** Begin **

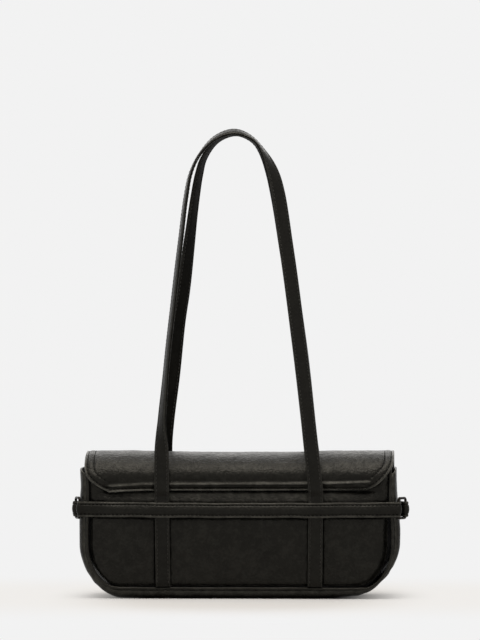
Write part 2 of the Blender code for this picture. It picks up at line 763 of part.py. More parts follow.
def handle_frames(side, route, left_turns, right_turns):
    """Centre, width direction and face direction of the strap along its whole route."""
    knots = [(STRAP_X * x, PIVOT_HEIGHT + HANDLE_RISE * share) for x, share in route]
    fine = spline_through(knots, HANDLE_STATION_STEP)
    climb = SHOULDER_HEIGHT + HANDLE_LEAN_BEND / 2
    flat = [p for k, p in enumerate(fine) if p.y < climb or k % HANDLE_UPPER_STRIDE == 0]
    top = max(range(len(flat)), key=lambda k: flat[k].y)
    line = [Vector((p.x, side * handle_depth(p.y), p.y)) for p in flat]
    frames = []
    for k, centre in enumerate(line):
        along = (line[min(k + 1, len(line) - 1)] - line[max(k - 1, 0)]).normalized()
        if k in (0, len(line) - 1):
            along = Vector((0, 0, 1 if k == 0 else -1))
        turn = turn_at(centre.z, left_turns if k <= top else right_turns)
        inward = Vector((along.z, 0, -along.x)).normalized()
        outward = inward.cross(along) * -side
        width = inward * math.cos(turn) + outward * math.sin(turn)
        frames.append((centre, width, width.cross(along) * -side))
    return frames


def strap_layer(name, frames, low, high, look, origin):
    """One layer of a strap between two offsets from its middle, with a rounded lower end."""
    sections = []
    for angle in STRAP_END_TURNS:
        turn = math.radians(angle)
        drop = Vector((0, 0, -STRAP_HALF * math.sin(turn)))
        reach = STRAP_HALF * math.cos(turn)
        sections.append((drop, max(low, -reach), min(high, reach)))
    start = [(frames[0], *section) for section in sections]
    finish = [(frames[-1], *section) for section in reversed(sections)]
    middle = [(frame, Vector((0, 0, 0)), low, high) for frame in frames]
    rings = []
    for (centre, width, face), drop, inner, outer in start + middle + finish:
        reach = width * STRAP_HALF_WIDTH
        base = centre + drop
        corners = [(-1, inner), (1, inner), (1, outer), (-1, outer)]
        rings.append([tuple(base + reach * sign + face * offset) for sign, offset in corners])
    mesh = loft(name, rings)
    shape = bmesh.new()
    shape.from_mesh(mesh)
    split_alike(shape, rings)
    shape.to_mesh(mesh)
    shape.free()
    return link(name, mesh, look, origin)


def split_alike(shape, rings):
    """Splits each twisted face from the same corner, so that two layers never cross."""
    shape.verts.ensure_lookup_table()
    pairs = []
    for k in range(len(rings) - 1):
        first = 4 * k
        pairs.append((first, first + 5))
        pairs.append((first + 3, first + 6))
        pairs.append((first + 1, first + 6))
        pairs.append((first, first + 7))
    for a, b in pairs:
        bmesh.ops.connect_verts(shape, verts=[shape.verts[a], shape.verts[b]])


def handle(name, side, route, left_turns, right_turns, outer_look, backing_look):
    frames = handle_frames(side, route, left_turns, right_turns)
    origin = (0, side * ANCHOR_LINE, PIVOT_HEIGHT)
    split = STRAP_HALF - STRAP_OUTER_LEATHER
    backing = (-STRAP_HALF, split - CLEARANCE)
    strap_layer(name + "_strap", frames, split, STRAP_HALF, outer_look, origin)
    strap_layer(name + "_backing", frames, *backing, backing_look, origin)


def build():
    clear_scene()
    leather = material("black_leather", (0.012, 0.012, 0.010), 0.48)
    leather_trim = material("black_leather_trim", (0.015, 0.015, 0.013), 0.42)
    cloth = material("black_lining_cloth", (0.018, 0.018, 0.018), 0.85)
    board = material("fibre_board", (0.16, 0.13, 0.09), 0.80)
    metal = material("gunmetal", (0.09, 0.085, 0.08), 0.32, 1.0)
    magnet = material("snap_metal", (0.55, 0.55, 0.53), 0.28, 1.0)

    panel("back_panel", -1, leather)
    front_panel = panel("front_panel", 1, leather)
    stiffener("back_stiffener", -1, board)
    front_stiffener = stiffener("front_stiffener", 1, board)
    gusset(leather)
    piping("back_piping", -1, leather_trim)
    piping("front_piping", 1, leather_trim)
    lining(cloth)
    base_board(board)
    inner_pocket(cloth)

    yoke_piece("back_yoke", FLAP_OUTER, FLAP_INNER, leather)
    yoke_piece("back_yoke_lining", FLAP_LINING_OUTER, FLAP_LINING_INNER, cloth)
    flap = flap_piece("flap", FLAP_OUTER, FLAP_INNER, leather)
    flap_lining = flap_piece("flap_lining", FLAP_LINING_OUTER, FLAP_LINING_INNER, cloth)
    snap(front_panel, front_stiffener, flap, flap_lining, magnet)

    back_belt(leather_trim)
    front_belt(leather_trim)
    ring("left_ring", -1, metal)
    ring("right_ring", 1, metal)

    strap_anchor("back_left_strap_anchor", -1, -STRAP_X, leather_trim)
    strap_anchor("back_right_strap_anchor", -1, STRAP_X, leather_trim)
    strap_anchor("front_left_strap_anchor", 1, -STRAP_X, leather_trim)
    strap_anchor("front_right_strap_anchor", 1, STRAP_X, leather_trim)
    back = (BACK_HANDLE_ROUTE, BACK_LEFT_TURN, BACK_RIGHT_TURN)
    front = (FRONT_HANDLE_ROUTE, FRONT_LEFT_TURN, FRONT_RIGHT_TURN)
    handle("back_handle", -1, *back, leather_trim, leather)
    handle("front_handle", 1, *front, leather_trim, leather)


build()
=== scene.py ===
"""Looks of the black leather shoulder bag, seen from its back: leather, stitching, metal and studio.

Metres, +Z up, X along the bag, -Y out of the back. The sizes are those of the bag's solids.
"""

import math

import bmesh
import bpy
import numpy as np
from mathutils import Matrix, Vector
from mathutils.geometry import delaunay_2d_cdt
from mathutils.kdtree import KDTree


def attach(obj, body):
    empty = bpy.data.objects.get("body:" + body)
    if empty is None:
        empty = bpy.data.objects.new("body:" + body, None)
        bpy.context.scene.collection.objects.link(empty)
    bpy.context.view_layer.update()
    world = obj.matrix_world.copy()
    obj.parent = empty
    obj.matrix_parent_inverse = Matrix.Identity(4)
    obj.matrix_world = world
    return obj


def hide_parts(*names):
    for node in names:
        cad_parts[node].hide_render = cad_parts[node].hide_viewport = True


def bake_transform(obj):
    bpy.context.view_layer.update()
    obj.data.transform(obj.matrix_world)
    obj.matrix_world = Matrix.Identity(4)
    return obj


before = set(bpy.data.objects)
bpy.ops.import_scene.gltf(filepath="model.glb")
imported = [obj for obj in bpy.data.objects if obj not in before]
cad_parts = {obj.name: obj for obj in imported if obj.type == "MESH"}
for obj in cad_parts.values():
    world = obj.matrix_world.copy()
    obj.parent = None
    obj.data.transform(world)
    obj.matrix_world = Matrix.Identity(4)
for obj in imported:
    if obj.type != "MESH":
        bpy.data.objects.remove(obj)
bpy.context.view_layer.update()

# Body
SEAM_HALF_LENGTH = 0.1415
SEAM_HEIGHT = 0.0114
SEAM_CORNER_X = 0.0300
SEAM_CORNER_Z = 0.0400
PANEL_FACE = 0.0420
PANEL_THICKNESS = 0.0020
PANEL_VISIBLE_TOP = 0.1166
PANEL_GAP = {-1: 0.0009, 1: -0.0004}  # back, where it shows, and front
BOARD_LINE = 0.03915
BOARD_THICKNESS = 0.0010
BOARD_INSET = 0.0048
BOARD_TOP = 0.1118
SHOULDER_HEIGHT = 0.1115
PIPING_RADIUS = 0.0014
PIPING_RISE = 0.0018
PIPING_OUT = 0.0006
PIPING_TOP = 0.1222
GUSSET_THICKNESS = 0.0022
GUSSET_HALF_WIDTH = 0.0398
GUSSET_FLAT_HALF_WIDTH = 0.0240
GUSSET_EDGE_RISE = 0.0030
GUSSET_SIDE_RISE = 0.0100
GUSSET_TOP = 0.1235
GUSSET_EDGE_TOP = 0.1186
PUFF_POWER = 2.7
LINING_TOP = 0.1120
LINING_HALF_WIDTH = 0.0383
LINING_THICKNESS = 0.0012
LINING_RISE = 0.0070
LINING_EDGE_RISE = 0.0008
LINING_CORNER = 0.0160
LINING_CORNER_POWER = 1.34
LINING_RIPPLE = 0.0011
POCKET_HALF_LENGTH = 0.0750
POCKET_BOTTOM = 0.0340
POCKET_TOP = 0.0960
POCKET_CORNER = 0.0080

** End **
** Begin **

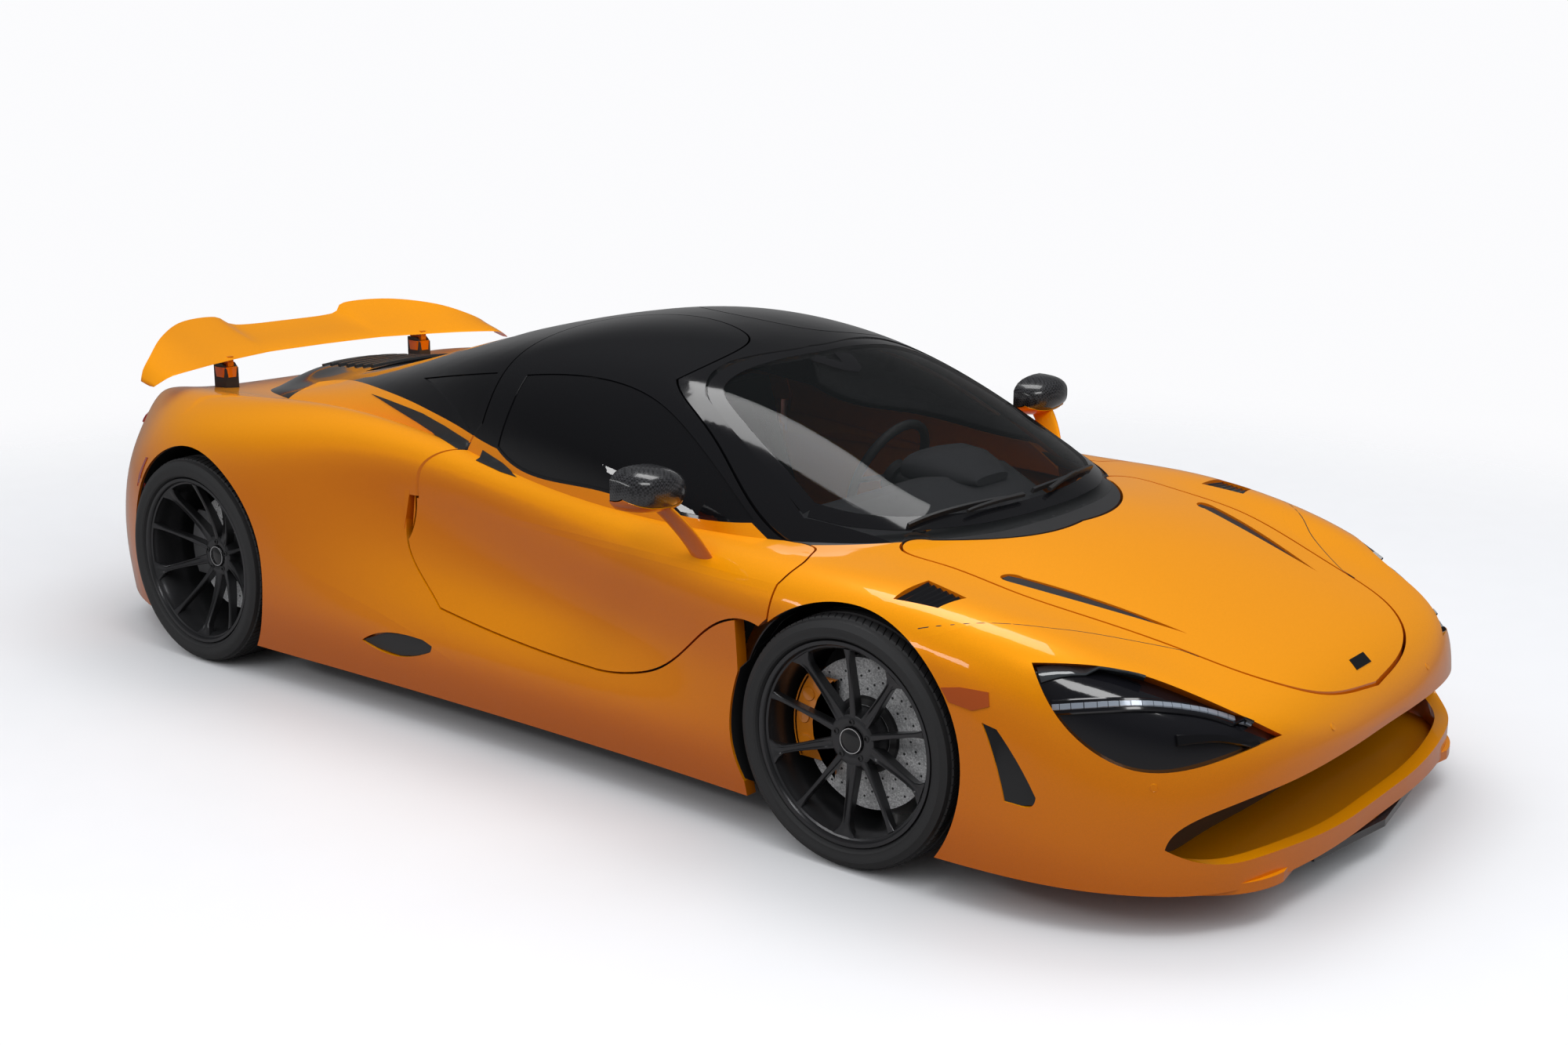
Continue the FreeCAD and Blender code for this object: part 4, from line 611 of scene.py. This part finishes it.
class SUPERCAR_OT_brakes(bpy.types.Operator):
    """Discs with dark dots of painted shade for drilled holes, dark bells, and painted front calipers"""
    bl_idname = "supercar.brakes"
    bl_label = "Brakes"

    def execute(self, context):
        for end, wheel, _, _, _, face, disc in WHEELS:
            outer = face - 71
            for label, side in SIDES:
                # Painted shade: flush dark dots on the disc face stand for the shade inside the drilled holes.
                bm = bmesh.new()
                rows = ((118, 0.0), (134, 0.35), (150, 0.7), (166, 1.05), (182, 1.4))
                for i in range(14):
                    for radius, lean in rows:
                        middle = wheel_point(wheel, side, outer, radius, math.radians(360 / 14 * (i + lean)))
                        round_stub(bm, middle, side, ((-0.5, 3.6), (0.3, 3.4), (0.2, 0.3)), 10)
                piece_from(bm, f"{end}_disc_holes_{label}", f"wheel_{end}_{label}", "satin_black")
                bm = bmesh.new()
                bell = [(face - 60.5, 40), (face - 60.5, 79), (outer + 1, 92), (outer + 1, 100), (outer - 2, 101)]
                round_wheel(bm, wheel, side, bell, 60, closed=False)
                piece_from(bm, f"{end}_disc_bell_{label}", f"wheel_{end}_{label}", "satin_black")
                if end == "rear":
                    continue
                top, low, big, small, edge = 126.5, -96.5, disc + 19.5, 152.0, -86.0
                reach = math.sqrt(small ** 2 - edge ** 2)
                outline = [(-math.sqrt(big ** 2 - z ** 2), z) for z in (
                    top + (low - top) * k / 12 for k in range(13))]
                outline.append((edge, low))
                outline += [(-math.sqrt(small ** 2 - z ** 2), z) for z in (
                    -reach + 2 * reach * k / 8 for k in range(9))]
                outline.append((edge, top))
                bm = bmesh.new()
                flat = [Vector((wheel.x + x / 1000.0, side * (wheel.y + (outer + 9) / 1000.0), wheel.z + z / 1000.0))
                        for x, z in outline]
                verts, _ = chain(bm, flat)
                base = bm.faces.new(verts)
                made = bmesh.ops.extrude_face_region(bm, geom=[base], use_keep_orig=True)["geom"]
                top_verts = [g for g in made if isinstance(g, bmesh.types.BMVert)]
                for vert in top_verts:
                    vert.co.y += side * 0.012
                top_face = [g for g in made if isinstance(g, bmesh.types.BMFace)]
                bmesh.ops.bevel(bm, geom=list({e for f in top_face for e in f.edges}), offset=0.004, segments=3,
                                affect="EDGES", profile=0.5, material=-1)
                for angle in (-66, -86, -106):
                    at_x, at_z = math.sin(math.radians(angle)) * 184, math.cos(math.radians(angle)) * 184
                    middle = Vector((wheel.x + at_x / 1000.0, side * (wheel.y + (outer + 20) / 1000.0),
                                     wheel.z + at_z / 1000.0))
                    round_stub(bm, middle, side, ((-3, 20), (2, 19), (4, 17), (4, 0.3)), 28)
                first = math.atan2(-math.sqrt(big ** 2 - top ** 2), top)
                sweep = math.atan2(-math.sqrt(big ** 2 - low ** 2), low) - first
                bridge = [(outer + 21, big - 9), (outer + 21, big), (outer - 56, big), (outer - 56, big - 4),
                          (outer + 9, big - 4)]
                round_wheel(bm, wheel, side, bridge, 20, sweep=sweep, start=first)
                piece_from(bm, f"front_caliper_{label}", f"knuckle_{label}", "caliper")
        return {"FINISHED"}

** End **

Task directions | Return each line of the listing that holds the string "objects".

Response below |
    empty = bpy.data.objects.get("body:" + body)
        empty = bpy.data.objects.new("body:" + body, None)
        bpy.context.scene.collection.objects.link(empty)
before = set(bpy.data.objects)
imported = [obj for obj in bpy.data.objects if obj not in before]
        bpy.data.objects.remove(obj)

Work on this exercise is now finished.